Monday, October 26, 2015

The Tree in the Forest


You know the old college discussion—“If the tree falls in the forest and no one’s around to hear it, does it make a sound?” Ah, the luxury of college days, asking questions like that, questions that soon would change to “Can I find a job? Can I find a mate? Who will pay for the wedding?” Then “Cloth or disposable diapers? Can we find a babysitter? Is there a return policy on kids?” Next phase—“Can we afford college? Should we move to Finland?” Still later, “Can I still sit on the floor while I teach the kids? Can I get up again?” And so on.
This Friday will be my practical version of the tree conundrum—“If I give a concert and no one comes to hear it, does the music exist?” I’ve been playing a lot of piano at home and in my own snail’s pace and weird way, felt like I was making “progress,” whatever that is. New conceptions, cleaner technique, deeper feeling my way into each note, more facility with the language of jazz. And so I had the bright idea that I should give a concert to complete the process. Looked up the etymology of “per-form” and came up with things like “to carry through, to see to completion, to fulfill.”

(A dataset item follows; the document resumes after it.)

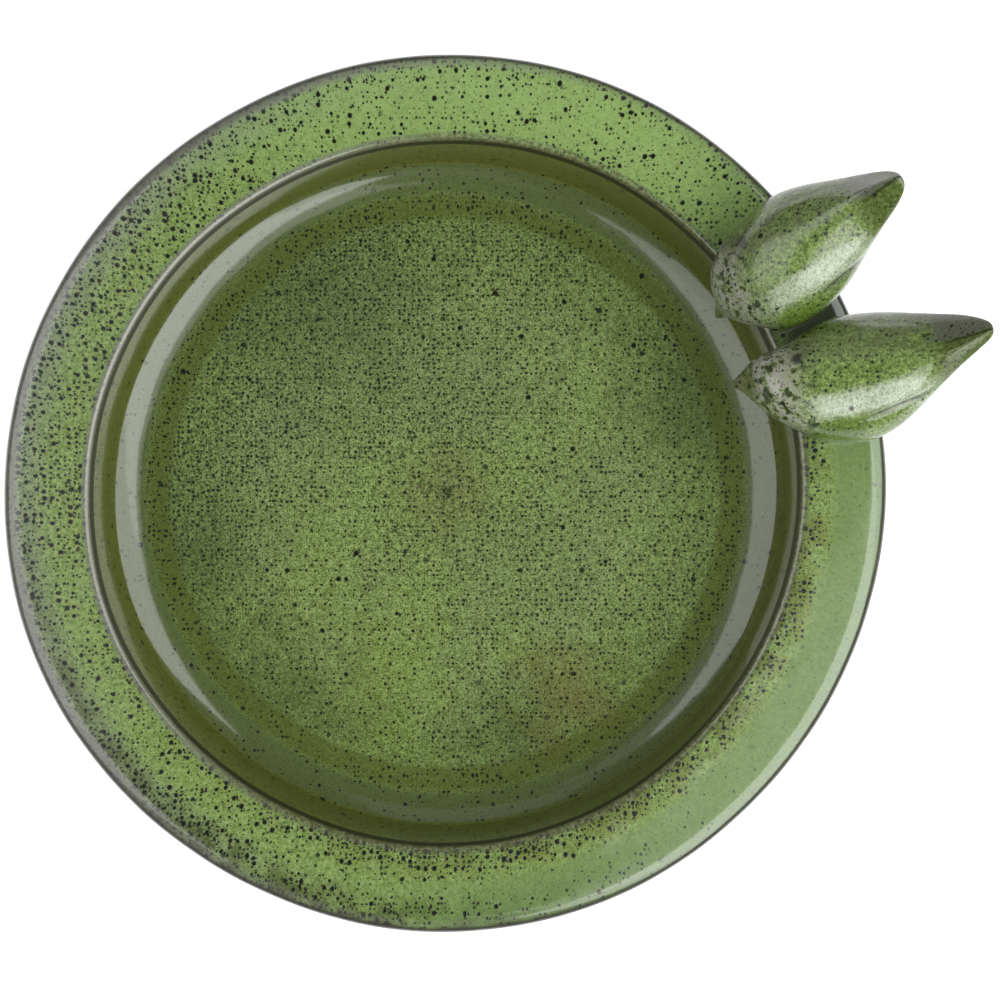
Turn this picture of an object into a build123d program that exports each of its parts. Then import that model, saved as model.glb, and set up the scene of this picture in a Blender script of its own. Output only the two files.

There is some music in the world that is played with no one else around to hear it or lots of music that is never recorded to carry on beyond the moment and yes, it does exist and makes an impact on the player, if nothing else. But the sense of fulfillment is in the sharing and hey, that’s pretty much true of every art form and cooking and sex and just about everything we do that’s worthy of sharing. Much is crafted in solitude, but needs to come out of the woodshed before it feels wholly complete.
And so I rented a hall, made a flyer, splashed it over Facebook, sent it to my group workshop e-mail, sent invites to friends who owe me favors, made a set list, practiced some more, rehearsed with my two partners-in-crime, but all with this familiar gnawing doubt—will anyone come? I mostly hear from all the people who “would love to, but they’re busy that night” and frankly, wish they wouldn’t tell me. Well, it would be okay if there were an equal number who said, “Great! See you then!” but that ain’t the case.
One of the things I love about teaching is that I have a guaranteed audience. The kids keep showing up class after class and in predictable numbers. I don’t have to entice them or thank them or wait for their r.s.v.p.— 8:15 rolls around and there’s 16 8th graders sitting on the risers ready for whatever I have to share. What a deal!!
Of course, I understand that building an audience is the dues an artist must pay. I’ve had friends quit teaching and devote themselves to making their living as a musician and gone to some of their shows at cafes with four people in the audience. And they’ve played as if it was Carnegie Hall. But I’m not so large-hearted and just start thinking of all the people who I’ve been faithful to—going to their art show or choir concert or poetry reading or what have you and then wondering why they’re not at mine, dang it! Or have terrible self-doubts about not being worthy. Ya-da-ya-da.
Well, we’ll see how it works out. I just want enough people there so that those who have come don’t feel embarrassed. The piano’s lovely, the hall as well and it should be a special moment to play with a 16-year old up-and-coming jazz singer who was my student at the SF School from 5 to 12 years old. That’s enough. But still would be nice if some people showed up.
And this much I can guarantee: 
The music will be lovelier than a bunch of trees falling in the forest.